The truth: my friend that convinced me on this ludicrous exercise actually did. But I don’t tell him that, I know where all this is going. Instead, I get cheeky and ask, why did you?
“Because you look like you would be good in bed.” All sense of civility was gone, and the false curiosity about me peeled away. A part of me admired the moxy a statement like that must take but another part of me rang in the ‘told you so’ with a disappointing sigh.
The evening ended and Demi went home alone. I had a series of dates some playing out like the one above and others bored me to the point of narcolepsy. It really could just be me, I could just be a disinterested snob. Though from the people I have spoken to about their Tinder experiences, it seems there is a sense of understanding. One person called it a ‘sex app’.
In the last three weeks I have read a lot about Tinder experiences and what is happening to the generation of Tinderers. Young people all over the United States see Tinder and apps like it for what it is, is a means to gratification. One that mostly leaves women hollow and some men counting.
Tinder is a platform sorely dedicated to satisfying the sexual appetite of a generation too busy to figure out how to make connections away from screens. It gives this generation carte blanche on openness and sometimes bad behavior. It is the play ground of instant gratification, there is little to no real human connection there.
It has been touted as the hookup culture, 20 years ago this culture still allowed for some human niceties and maybe polite conversation. Now it doesn’t seem you have to play at being nice anymore but available. The creators of Tinder built a place for people to meet, what they met for was up to the people.
Human beings have a propensity for creating technology that will make their lives easier. Food on demand, cars on demand, homes on demand, why not sex on demand as well. This is not necessarily a bad thing if everyone is clear on the rules of engagement.
There are of course exceptions to the rule. People who have met and made genuine human connections and since left the world of Tinder to go enjoy those connections. However, the majority of the Tinder experience are the rule, just read many of the think pieces that explore the average experience. Friends convince you to keep at it because they know guy who knows a guy who met his wife on Tinder.
What people do with Tinder is actually quite irrelevant, it is here to stay and with busy lives it is likely the easier way to try to connect. What I am interested is how Africans are playing on Tinder. Is the app’s use, results and experiences universal? Have young Africans too resigned themselves to the hookup culture as well and is it a case of wham bam thank you ma’am? Is there even a thank you? Or do people just go back to swiping? Are we also playing the game of who gets to care less? Or Perhaps when it comes to sex and love, more is more?
There isn’t a fine line between love and sex. I am not sure people are looking for love on Tinder. How would that look if they were? However, there is a fine line between sex and intimacy, hookups and courtship. On Tinder, we don’t bother to fake intimacy anymore, the nature of the platform requires images to be doctored to attract a suitable coitus partner. There are no courtship just hookups.

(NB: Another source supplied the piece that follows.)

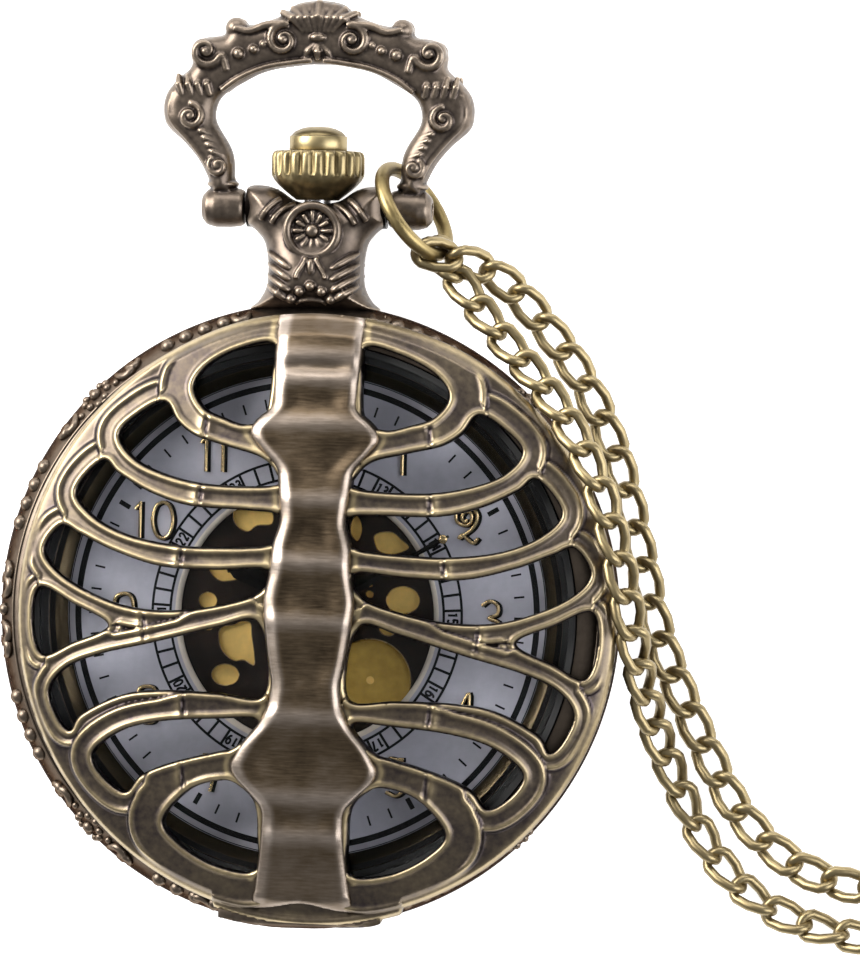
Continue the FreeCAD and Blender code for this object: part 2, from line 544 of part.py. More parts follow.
def make_electrics():
    nodes["battery"] = washer(2.9, 0, 1.15, 3.3, BATTERY_AXIS)
    nodes["battery_strap"] = box((-8.4, 3.0, 0.98), (-2.2, 4.0, 1.13))
    nodes["motor_coil"] = cylinder((7.6, -3.6, 2.3), Y_AXIS, 0.62, 6.4)
    stator = polygon_prism(((2.4, -0.3), (6.8, -3.4), (6.8, 2.6), (2.4, 1.9)), 1.66, 1.84)
    nodes["motor_stator"] = stator.cut(arbor(ROTOR_AXIS, 0.68, 1, 3))
    nodes["quartz_can"] = cylinder((-2.6, -7.6, 2.35), X_AXIS, 0.55, 4.6)
    nodes["circuit_board"] = box((-5.4, -7.0, 2.45), (-2.4, -3.6, 2.7)).cut(arbor(THIRD_AXIS, 3.4, 2, 3))


# ---------------------------------------------------------------- chain and clasp
def at_clasp(shape):
    placed = shape.copy()
    placed.rotate(Vector(0, 0, 0), Z_AXIS, CLASP_ANGLE_DEG)
    placed.translate(Vector(CLASP_START[0], CLASP_START[1], 0))
    return placed


def make_chain():
    nodes["chain_strand_inner"] = tube(STRAND_INNER, CHAIN_D, "inner strand")
    nodes["chain_strand_outer"] = tube(STRAND_OUTER, CHAIN_D, "outer strand")
    nodes["chain_coil_lower"] = washer(COIL_OUTER_R, COIL_INNER_R, 0.0, CHAIN_D, COIL_CENTRE)
    nodes["chain_coil_upper"] = washer(COIL_OUTER_R, COIL_INNER_R, CHAIN_D, 2 * CHAIN_D, COIL_CENTRE)


def make_clasp():
    low = CLASP_Z - CLASP_THICKNESS / 2
    high = CLASP_Z + CLASP_THICKNESS / 2
    hook = smooth_prism(((0.6, 0.9), (3.2, 2.1), (6.4, 2.0), (8.2, 0.4), (7.4, -1.7), (4.4, -2.3),
                         (1.4, -1.6)), low, high)
    hole = smooth_prism(((2.7, 0.9), (4.6, 1.2), (6.6, 0.9), (7.5, 0.0), (6.6, -1.0), (4.6, -1.3),
                         (2.9, -0.9)), low - 1, high + 1)
    eye = cylinder((0.2, 0, low), Z_AXIS, 1.1, high - low)
    hook = hook.fuse(eye).cut(hole).cut(cylinder((0.0, 0, low - 1), Z_AXIS, 0.6, 4))
    gap = box((2.55, -2.6, low - 1), (6.0, -0.95, high + 1))
    rivet = cylinder((2.0, -1.1, low), Z_AXIS, 0.3, high - low)
    slot = box((1.1, -2.4, CLASP_Z - 0.33), (2.6, -0.2, CLASP_Z + 0.33))
    nodes["clasp_body"] = at_clasp(hook.cut(gap).cut(slot).cut(rivet).removeSplitter())
    gate = polygon_prism(((1.5, -1.5), (2.0, -1.7), (5.9, -1.75), (5.9, -1.25), (2.6, -1.05), (1.7, -0.6)),
                         CLASP_Z - 0.28, CLASP_Z + 0.28)
    gate = gate.cut(cylinder((2.0, -1.1, 0), Z_AXIS, 0.3 + FIT, 4))
    nodes["clasp_gate"] = at_clasp(gate)
    nodes["clasp_rivet"] = at_clasp(rivet)
    ring = Part.makeTorus(1.7, 0.33, Vector(7.6, 0.0, CLASP_Z), Vector(0, 1, 1))
    nodes["clasp_ring"] = at_clasp(ring)


def main():
    os.makedirs("parts", exist_ok=True)
    make_case()
    make_cover()
    make_pendant()
    make_bow()
    make_crown()
    make_dial()
    make_hands()
    make_train()
    make_plates()
    make_electrics()
    make_chain()
    make_clasp()
    for name, shape in nodes.items():
        shape.exportStep(os.path.join("parts", name + ".step"))
        print(name, len(shape.Solids), round(shape.Volume, 3), shape.isValid())


main()
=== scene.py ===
"""Looks of the pocket watch: every visible piece, its material, the light and the camera.

All lengths are written in millimetres and turned into metres when a mesh is made.
"""

import json
import math
import random

import bmesh
import bpy
import numpy as np
from mathutils import Matrix, Vector
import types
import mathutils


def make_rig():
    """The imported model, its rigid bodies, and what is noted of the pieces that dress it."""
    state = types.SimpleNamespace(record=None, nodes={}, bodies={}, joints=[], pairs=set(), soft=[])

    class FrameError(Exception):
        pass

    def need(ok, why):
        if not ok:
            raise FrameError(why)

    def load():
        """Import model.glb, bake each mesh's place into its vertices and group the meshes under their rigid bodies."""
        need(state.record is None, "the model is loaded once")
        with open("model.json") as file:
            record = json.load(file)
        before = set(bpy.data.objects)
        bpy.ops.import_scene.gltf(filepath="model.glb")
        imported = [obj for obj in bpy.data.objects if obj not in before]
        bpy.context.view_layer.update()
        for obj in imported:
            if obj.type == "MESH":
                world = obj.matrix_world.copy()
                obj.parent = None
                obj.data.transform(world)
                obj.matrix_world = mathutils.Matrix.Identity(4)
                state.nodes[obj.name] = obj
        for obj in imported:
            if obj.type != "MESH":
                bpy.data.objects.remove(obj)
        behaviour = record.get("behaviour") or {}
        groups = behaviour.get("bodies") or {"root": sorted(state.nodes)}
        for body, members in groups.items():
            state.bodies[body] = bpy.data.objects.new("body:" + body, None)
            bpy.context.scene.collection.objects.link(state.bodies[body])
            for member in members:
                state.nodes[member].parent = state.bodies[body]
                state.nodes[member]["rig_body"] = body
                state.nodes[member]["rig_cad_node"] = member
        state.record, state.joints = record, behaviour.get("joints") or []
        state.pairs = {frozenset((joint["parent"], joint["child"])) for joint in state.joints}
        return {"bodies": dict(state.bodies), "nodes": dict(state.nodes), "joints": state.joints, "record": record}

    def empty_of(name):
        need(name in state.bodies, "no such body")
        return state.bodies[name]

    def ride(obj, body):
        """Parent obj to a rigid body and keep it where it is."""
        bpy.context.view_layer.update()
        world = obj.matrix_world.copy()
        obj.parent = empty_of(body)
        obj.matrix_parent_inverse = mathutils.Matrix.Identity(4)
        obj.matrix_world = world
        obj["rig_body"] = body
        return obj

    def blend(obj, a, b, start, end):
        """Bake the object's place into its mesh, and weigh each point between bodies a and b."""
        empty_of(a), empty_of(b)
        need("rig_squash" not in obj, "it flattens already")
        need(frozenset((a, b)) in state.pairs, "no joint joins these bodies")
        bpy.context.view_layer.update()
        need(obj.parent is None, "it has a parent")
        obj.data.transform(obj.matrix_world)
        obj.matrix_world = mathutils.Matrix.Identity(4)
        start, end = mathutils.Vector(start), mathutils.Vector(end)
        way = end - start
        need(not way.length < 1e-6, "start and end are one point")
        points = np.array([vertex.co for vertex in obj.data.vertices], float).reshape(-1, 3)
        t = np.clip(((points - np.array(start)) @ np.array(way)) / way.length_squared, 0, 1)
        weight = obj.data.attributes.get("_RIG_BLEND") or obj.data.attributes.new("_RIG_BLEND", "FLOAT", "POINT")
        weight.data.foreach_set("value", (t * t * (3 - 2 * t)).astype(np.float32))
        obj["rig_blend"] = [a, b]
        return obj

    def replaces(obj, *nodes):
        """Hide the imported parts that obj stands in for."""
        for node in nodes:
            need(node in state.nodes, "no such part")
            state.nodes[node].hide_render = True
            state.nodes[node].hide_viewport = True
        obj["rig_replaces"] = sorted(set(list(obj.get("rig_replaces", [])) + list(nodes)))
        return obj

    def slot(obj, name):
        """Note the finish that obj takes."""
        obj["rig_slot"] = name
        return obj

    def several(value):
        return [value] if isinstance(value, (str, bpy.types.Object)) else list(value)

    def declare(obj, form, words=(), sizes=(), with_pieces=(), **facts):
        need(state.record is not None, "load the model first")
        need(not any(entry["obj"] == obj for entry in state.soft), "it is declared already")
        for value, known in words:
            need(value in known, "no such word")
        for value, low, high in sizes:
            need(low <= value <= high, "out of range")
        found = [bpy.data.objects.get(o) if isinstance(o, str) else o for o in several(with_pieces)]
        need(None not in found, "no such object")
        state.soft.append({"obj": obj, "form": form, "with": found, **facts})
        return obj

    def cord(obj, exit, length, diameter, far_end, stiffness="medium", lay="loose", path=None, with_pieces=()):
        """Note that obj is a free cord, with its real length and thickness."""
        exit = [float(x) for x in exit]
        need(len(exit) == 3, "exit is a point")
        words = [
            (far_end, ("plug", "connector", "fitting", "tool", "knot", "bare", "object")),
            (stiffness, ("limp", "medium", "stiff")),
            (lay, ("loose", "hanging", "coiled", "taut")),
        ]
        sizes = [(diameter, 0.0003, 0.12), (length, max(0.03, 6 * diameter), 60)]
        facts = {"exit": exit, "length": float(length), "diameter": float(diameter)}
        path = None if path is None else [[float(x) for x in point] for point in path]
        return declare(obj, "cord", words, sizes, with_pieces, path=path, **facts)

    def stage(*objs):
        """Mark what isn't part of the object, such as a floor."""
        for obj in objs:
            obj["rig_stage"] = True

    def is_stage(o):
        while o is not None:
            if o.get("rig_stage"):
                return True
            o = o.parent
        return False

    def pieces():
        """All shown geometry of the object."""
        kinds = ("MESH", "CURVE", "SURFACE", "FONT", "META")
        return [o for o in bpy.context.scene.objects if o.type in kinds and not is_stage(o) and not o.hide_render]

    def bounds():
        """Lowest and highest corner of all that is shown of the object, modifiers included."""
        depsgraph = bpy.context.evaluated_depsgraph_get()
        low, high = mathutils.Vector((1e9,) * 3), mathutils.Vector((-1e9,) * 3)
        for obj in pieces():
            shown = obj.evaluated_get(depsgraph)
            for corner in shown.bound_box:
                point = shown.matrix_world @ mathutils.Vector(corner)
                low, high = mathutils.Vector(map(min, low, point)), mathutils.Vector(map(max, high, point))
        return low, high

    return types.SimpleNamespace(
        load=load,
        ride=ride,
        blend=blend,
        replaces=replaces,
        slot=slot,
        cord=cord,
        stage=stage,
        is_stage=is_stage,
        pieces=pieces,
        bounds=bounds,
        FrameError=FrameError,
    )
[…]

If young successful people are looking for a place to meet like-minded people for the purpose of courtship, then we are all in trouble. We keep asking the question, where do you meet people in current times? It seems the real question should be why and what. Why are we looking for places to meet people? What is the outcome we hope for?
If Tinder is our last hope for connection, then we may have some thinking to do. Perhaps we need to begin with a redefinition of connection before we can find the place we connect. To exist in the world of this appify dating, you have to be open to the reality that no one will give you their heart, just their body. Frightening more, no one will want your heart, just your body. A generation that solely thrives on that is bound to leave some damage.
As we make our way through the evolution and revolution of our sexes we forget that most revolutions end in blood shed and the broken pieces of a world long gone. The hookup culture only works if everyone checks their hearts and feelings at the door. The societal and emotional damage that will follow is bound to shake up the fabric of how we date and maybe even love.
The scar tissue of what the Tinder generation is doing to courtship and intimacy will be indelible and not in a good way. No one has given this much thought, the consequences of who we are becoming, of who we have no choice but to become.